In October 2023, Massachusetts raised its exemption amount from $1,000,000 to $2,000,000 for individuals who pass away on or after January 1, 2023. (Read more about the exemption increase here). However, the $2,000,000 “exemption amount” is realistically treated as a filing threshold in Massachusetts. The estate must then pay a tax on the amount in excess of a $99,600 tax credit.

For example, if an estate is valued at $2,500,000, an estate tax return must be filed, and estate taxes will be imposed on $2,400,400 ($2,500,000 less the $99,600 tax credit). The Massachusetts estate tax rates range from 0.8-16% depending on how much the estate value is over the tax credit. No Massachusetts estate tax return must be filed if an estate is valued at under $2,000,000.

Individuals will often have an estate plan that attempts to avoid or minimize estate taxes at their death. Estate taxes are not an issue for estates valued under the federal or the state exemption amounts. For estates over the $13,610,000 federal exemption amount (or the state exemption amount), the lack of a proper estate plan can result in the beneficiaries paying unnecessary estate taxes.

Personal Income Taxes

The decedent’s estate will also need to pay the income taxes on the income the decedent earned in the year before their death. The deadline to file a decedent’s final, personal income taxes is April 15 of the year following their death, and the return is filed under their Social Security number.

For example, if an individual passed away on July 31, 2023, a personal income tax return would need to be filed by April 15, 2024, and taxes would need to be paid for income earned from January 1, 2023, through July 31, 2023.

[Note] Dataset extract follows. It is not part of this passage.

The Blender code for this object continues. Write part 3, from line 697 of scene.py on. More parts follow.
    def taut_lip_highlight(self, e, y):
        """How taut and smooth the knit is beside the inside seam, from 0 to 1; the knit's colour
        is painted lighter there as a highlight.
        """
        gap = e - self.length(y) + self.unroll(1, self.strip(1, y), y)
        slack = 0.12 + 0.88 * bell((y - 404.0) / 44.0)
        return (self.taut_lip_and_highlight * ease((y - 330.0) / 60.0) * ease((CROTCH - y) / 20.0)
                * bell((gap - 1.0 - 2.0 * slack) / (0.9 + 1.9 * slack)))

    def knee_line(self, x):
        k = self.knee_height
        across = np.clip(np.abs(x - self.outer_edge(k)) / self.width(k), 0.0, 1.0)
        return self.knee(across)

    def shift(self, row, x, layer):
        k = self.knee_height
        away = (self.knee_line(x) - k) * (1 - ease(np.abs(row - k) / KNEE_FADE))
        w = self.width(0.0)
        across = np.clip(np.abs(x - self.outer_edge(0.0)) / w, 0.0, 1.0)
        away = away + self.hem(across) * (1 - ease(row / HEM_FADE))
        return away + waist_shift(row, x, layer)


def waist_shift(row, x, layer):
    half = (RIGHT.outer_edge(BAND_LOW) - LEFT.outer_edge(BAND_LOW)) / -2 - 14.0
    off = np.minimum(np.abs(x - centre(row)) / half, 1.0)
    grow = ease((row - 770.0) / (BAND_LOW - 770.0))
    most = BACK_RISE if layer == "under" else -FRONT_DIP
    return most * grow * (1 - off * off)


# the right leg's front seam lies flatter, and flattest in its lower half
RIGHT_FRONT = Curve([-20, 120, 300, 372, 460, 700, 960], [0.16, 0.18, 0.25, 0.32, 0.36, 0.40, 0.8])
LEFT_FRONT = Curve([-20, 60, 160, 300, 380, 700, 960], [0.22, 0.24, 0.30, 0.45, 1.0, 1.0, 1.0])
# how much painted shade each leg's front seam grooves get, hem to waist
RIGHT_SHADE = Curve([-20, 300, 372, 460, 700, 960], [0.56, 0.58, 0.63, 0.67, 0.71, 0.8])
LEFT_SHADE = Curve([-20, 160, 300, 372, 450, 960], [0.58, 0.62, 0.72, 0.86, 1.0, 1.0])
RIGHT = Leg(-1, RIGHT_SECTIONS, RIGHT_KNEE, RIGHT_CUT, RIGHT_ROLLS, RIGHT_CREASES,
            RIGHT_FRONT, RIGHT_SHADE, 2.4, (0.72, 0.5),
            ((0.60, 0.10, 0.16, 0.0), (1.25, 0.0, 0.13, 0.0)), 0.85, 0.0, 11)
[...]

If the decedent would have received a tax refund, the check would become part of the estate funds and administered to the beneficiaries. Alternatively, if the decedent owed the IRS tax payments from previous years or had failed to file in the years before their death, the estate must pay the income tax bill.

Fiduciary Income Taxes

The third type of tax applicable when administering an estate or trust is fiduciary income tax. When established, an estate (or trust) is a separate legal entity that has its own tax identification number (often referred to as a “TIN” or “EIN”). Since the estate or trust is an independent legal entity, it is also responsible for income taxes on any income earned during the  estate or trust administration.

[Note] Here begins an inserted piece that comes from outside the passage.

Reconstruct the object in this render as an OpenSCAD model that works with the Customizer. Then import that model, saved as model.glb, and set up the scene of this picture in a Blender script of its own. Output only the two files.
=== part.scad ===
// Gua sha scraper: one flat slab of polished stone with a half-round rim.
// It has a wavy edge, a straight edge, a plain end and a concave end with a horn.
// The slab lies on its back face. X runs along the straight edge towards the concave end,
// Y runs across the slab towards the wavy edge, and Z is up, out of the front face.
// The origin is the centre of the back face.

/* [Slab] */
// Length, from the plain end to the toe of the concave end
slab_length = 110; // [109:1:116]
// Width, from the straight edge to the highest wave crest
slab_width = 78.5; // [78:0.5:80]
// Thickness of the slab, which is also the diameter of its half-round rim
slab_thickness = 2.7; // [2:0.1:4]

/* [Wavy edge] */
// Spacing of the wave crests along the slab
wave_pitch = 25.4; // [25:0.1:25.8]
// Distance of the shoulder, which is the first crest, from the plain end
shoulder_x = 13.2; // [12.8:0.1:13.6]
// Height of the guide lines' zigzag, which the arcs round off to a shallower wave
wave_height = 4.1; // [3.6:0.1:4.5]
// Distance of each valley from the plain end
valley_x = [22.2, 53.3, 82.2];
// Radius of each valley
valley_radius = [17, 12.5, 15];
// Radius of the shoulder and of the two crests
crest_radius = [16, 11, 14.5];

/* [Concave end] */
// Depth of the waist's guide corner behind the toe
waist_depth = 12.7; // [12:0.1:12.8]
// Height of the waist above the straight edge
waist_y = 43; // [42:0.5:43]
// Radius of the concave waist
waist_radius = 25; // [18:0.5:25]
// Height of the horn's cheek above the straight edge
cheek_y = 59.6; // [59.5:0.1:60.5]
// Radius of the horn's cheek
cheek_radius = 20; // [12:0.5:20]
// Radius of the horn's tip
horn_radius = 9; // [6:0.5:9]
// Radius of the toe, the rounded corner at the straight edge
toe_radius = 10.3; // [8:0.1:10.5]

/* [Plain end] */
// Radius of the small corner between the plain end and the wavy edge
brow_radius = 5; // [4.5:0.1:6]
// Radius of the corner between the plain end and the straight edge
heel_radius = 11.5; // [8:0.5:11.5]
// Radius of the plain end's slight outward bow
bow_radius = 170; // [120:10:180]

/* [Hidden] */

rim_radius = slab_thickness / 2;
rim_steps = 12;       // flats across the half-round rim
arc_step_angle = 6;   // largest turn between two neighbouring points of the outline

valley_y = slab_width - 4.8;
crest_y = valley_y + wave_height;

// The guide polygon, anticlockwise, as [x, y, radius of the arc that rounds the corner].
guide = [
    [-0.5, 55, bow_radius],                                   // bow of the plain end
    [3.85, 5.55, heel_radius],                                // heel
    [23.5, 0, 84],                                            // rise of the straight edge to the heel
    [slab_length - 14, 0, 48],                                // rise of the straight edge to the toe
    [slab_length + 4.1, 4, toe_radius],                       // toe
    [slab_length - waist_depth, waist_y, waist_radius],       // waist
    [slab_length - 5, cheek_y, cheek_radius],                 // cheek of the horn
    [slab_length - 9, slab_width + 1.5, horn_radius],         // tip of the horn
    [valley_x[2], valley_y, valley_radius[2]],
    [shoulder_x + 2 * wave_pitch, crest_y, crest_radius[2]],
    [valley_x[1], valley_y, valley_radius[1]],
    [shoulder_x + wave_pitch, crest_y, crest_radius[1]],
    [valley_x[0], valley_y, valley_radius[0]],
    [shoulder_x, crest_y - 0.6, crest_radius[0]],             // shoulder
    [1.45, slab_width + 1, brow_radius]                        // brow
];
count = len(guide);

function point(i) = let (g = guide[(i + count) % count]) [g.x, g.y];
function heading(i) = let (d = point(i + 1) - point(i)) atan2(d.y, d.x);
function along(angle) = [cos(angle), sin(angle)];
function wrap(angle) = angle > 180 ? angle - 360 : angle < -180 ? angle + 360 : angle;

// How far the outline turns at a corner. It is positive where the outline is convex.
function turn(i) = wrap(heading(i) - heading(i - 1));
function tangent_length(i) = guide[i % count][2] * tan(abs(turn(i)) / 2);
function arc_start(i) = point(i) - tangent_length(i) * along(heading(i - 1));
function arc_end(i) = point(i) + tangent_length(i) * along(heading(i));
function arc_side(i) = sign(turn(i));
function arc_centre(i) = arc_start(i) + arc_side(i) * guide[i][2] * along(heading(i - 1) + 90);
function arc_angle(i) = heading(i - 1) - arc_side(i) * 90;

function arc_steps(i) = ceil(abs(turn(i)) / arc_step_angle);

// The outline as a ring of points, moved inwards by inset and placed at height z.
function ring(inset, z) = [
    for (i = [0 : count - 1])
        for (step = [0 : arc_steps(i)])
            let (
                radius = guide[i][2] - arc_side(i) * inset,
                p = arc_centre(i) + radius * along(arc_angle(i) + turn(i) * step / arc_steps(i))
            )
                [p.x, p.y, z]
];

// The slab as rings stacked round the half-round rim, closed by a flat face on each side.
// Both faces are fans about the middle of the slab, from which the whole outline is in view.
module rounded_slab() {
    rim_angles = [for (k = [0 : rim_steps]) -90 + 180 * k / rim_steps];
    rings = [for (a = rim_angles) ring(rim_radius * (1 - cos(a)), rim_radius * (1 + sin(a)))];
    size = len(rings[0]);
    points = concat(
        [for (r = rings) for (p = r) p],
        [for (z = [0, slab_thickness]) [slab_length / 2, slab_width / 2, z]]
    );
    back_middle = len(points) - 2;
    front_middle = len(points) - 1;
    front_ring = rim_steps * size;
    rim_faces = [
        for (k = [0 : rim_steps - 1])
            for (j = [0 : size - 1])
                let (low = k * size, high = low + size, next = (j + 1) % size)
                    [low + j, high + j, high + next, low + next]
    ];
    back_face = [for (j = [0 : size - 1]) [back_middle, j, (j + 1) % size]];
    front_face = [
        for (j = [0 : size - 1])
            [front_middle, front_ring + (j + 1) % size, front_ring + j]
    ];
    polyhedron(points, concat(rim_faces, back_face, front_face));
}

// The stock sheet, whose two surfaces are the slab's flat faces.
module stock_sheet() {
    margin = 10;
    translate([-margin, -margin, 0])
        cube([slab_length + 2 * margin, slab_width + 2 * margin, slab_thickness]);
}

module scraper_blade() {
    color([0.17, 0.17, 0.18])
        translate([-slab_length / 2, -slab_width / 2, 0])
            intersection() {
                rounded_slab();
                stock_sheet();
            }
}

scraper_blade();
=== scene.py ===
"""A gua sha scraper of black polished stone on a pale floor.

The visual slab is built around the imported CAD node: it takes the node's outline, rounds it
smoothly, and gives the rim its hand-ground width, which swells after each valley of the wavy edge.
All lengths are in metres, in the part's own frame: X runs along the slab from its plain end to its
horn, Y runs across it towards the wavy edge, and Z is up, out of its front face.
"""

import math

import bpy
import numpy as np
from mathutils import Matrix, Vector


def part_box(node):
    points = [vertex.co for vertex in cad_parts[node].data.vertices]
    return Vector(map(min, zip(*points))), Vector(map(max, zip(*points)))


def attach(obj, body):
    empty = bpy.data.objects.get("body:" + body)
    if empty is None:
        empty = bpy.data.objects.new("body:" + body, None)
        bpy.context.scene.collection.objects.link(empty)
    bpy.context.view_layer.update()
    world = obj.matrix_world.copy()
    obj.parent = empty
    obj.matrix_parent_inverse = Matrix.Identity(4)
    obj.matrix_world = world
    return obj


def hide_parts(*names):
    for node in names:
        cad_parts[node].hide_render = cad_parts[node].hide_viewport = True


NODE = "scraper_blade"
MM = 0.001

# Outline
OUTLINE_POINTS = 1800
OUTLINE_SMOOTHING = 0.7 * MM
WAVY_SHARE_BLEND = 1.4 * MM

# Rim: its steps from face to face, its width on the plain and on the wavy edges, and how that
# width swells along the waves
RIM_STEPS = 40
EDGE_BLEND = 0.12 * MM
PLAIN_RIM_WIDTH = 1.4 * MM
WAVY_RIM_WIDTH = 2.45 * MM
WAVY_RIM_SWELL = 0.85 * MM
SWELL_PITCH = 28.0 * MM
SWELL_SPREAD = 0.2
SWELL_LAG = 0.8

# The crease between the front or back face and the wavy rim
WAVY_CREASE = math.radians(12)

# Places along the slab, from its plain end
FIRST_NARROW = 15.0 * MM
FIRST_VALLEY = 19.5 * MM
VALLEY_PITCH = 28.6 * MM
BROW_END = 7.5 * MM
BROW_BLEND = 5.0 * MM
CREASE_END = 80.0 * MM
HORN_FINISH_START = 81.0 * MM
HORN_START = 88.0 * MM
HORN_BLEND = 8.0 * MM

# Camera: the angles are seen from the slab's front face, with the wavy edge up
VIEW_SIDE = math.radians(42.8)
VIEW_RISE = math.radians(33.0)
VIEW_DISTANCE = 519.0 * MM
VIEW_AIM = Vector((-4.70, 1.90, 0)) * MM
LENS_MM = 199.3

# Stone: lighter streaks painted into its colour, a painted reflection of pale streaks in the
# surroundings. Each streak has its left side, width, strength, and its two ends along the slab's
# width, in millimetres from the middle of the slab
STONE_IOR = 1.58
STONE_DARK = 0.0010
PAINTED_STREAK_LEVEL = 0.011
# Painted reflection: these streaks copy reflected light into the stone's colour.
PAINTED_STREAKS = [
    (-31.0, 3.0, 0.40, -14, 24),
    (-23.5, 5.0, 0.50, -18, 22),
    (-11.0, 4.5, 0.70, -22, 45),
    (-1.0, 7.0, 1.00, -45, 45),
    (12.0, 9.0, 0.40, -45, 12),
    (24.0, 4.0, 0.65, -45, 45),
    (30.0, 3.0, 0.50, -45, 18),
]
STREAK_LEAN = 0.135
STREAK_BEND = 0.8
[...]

To continue the above example, if an individual died on July 31, 2023, their estate would be considered a separate legal entity as of July 31, 2023 (the date of death). Therefore, the estate would be responsible for paying income taxes on any income earned by the estate from July 31, 2023, through December 31, 2023, and for any subsequent years the estate is administered.

Yes, you read that correctly – the estate will be responsible for income earned from the date of the decedent’s death through the end of administration. Depending on the complexity of an estate, the administration can be completed as quickly as within a year of the date of death, or it could span for years. Much like a personal income tax return, the fiduciary income tax return must be filed by April 15 of the following year. For example, for estate and trusts that earned income in 2023, the fiduciary income tax return is due April 15, 2024.

The tax rates imposed on an estate or trust depend on the amount of income earned throughout the year. The lowest is 10%, if annual income earned was $3,100 or less, and the highest is 37%, if the annual income earned is $15,201 or more. Typically, unless the decedent owned investment funds or other accounts that earned high amounts of interest, the estate will not earn much income during the administration.

Who is responsible?

After reading the above, you may be asking yourself, “so who pays for these taxes and who is responsible for filing the returns?” All taxes are paid out of the estate funds (typically before distributions are made to any beneficiaries). The Personal Representative of the decedent’s estate is responsible for filing the decedent’s final personal income tax return, the fiduciary income tax return for the estate, and the estate tax return (if needed). If there is a trust, the Trustee would be responsible for filing the annual fiduciary income tax return for the trust.

Typically, the Personal Representative (or Trustee) would engage an estate administration attorney to prepare the estate tax returns (both state and federal, if needed) and a Certified Public Accountant (“CPA”) to prepare the decedent’s final personal income tax return and the fiduciary income tax return. It is best practice to have one CPA prepare the decedent’s final personal income tax return and the fiduciary income tax return, so income earned in the year of the decedent’s death can be allocated correctly between the two different returns.

Tax returns can be one of the most complicated aspects of administering an estate or trust. Personal Representatives and Trustees should consult legal and professional tax advice to assist with the above-mentioned tax returns to ensure each return is filed timely and correctly.